Performance: The node loads the entire file into memory as a single string; very large files can increase memory usage and may slow down execution.
Limitations: Only gs:// and s3:// URIs are supported. Paths using http://, https://, file://, or missing a scheme will raise a validation error before any backend request is made.
Behavior: The node does not parse or validate the file format. It simply returns the raw text; downstream nodes are responsible for interpreting it as PDB, FASTA, JSON, or other formats.
Behavior: Leading and trailing whitespace around the provided path is stripped, but the remaining URI must exactly match a real cloud object location.
Behavior: The node relies on an internal biotech CPU service to fetch the content. If that service is misconfigured, unreachable, or lacks permissions on the bucket, the node can fail even when the URI format is correct.

Troubleshooting¶

Invalid cloud path format: If you see an error stating that the cloud path format is invalid and it expects gs://bucket/path or s3://bucket/path, ensure the gcs_path input starts with gs:// or s3:// and includes a valid bucket and object key, for example gs://my-bucket/folder/file.pdb.

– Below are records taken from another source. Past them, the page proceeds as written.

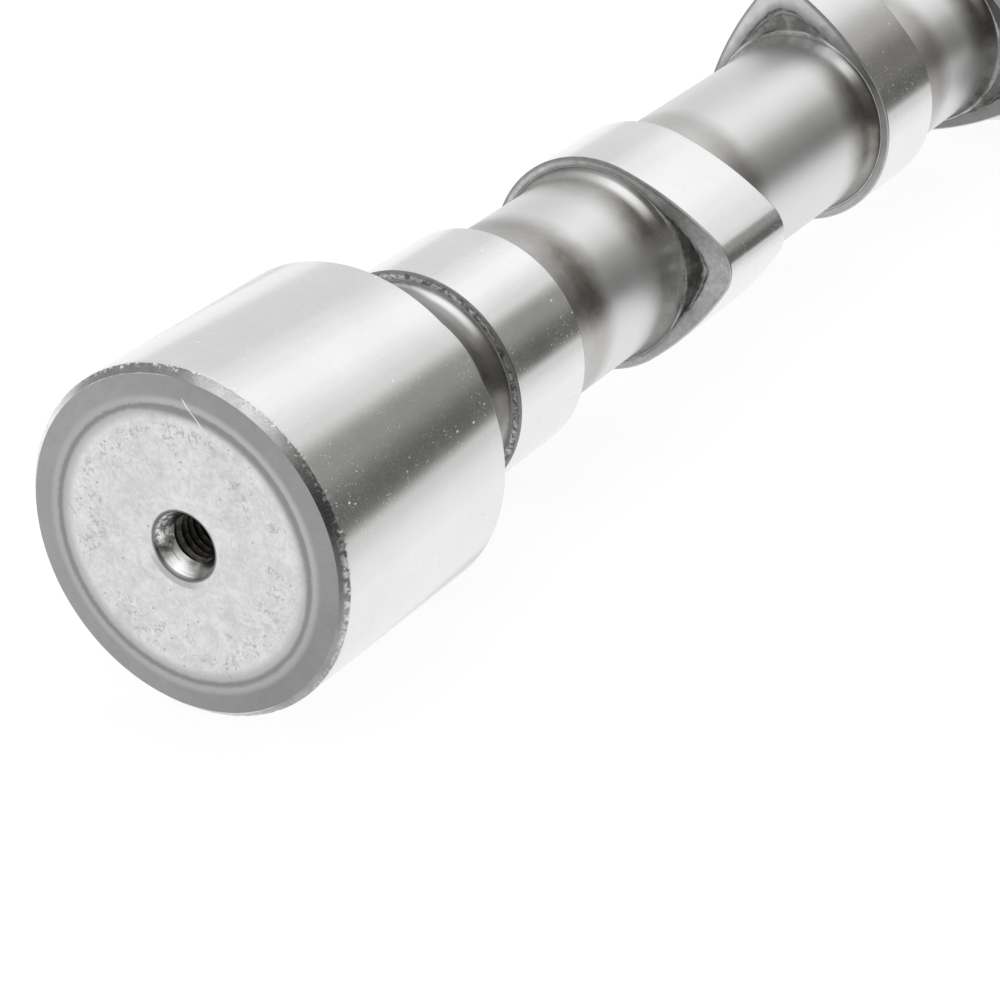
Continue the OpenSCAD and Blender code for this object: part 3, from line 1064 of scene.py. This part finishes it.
def worn_edge_with_painted_light(name):
    """Lead-in of the rear end: painted reflection varies its tone round the shaft, and its outer half is
    chipped.
    """
    wires = start(name)
    radius = wires.at("Radius")
    angle = wires.at("Angle")
    chips = wires.effect(clouds_tree, Size=0.5, Detail=4.0, Low=0.5, High=0.6)
    stipple = wires.effect(clouds_tree, Size=0.28, Detail=2.0, Low=0.3, High=0.7)
    mottles = wires.effect(clouds_tree, Size=0.9, Detail=4.0, Low=0.38, High=0.55, Warp=0.5)
    cloud = wires.effect(clouds_tree, Size=3.0, Detail=4.0, Low=0.35, High=0.65)
    # Painted reflection: the tone steps round the shaft. Each step is (from angle, to angle, change of
    # tone)
    tone = wires.steps(angle, 0.8, (-150, -100, -0.18), (-85, -55, -0.29), (-25, 10, -0.15),
                       (30, 46, 0.15), (46, 58, 0.29), (78, 91, -0.34), (122, 148, 0.52))
    uneven = wires.times(tone, wires.sum(0.82, wires.times(cloud, 0.22), wires.times(stipple, 0.14)))
    plain = wires.even_grey(uneven)
    outer_half = wires.fade(radius, LAND_EDGE_R + 0.3, LAND_EDGE_R + 0.7)
    lower_right = wires.between(angle, -34, -2, 8, 28)
    colour = wires.mix(wires.times(outer_half, lower_right, mottles, 0.7), plain, grey(0.8))
    frayed = wires.sum(radius, wires.waver(mottles, 0.45))
    outer = wires.fade(frayed, JOURNAL_R - 0.35, JOURNAL_R - 0.1)
    upper = wires.times(wires.fade(angle, 38, 52, 0.35, 1.0), wires.fade(angle, 125, 110, 0.35, 1.0))
    knocks = wires.times(chips, outer, upper)
    colour = wires.mix(knocks, colour, grey(0.9))
    # Painted highlight along the inner edge of the lead-in, at the top and the bottom
    top_or_bottom = wires.either(wires.between(angle, 88, 100, 124, 136),
                                 wires.between(angle, -125, -105, -62, -50))
    edge_highlight = wires.times(wires.fade(radius, LAND_EDGE_R + 0.08, LAND_EDGE_R + 0.03),
                              wires.sum(0.25, wires.times(cloud, 0.6)), top_or_bottom)
    colour = wires.mix(edge_highlight, colour, grey(0.95))
    rough = wires.sum(0.24, wires.times(stipple, 0.06), wires.times(chips, 0.08))
    return finished_steel(name, colour, rough, [(knocks, 0.05), (stipple, 0.003)])


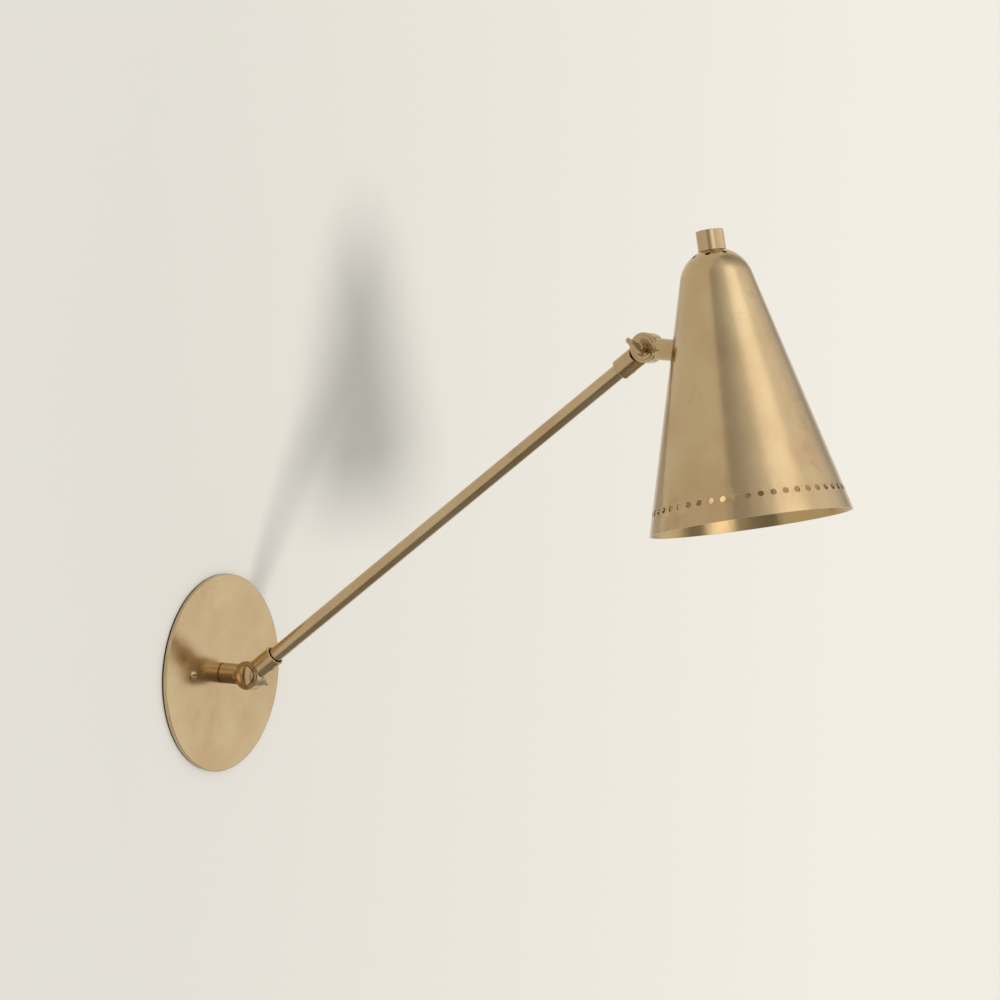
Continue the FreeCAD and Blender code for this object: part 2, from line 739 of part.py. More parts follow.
def make_elbow(label, turning, place, screw_side):
    """A knuckle half whose barrel is the sleeve that the arm tube is set into."""
    body = knuckle_half(label, 1, "sleeve_diameter", "sleeve_reach")
    bore_down(body, "wire_way_diameter", "sleeve_reach", "sleeve_reach - wire_way_web")
    bore_down(body, "(tube_diameter + 2 * press_fit)", "sleeve_reach", "tube_grip")
    bore_down(body, "(tube_diameter + 2 * sleeve_mouth_clearance)", "sleeve_reach", "sleeve_mouth_depth")
    hole = sketch_on(body, "XZ_Plane", up="set_screw_place")
    circles(hole, "(set_screw_diameter + 2 * press_fit)")
    cut(body, hole, "sleeve_diameter", backwards=screw_side < 0)
    placed(body, turning, **place)

    screw = new_body(f"{label}_set_screw")
    low = "tube_diameter / 2"
    high = "sleeve_diameter / 2"
    radius = "set_screw_diameter / 2"
    turned(screw, [("0", low), (radius, low), (radius, high), ("0", high)])
    slot = sketch_on(screw, "XY_Plane", lift=high)
    half = "set_screw_slot_width / 2"
    box_outline(slot, f"-{radius}", radius, f"-{half}", half)
    cut(screw, slot, "(sleeve_diameter - tube_diameter) / 4")
    base = f"placement(vector(0; {place['y']}; {place.get('z', '0')}); {turning})"
    local = f"placement(vector(0; 0; set_screw_place); rotation(vector(1; 0; 0); {-90 * screw_side}))"
    screw.setExpression("Placement", expand(f"{base} * {local}"))


def make_arm_tube():
    start = "sleeve_reach - tube_grip"
    end = "arm_length - sleeve_reach + tube_grip"
    tube = tube_piece("arm_tube", "tube_diameter", start, end, "(tube_diameter - 2 * tube_wall)")
    placed(tube, UP_THE_ARM, **LOWER_HINGE)


def make_arm_cable():
    """The lead through the arm, lying along the lower side of the tube's bore."""
    body = new_body("arm_cable")
    sketch = sketch_on(body, "XY_Plane", lift="sleeve_reach - tube_grip")
    drop = "-(tube_diameter / 2 - tube_wall - arm_cable_diameter / 2 - arm_cable_gap)"
    circles(sketch, "arm_cable_diameter", [("0", drop)])
    pad(body, sketch, "arm_length - 2 * (sleeve_reach - tube_grip)")
    placed(body, UP_THE_ARM, **LOWER_HINGE)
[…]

Node returns empty or truncated content: If file_content is empty or missing data, confirm that the referenced object in cloud storage actually contains the expected text and is not compressed or binary-only. Also verify you did not accidentally point to an empty placeholder file or a different version path.
Timeouts when loading files: If execution times out, the backend service may be slow, the file may be very large, or there may be transient infrastructure issues. Try with a smaller file, check service health with your platform administrator, or adjust workflow timeouts if supported.
Access or permission errors (service-side): If logs indicate permission or access-denied errors when the underlying service tries to read from GCS or S3, ensure that the IAM role or service account configured for Salt has read access to the specified bucket and object. Updating bucket policies or granting object-level permissions usually resolves this.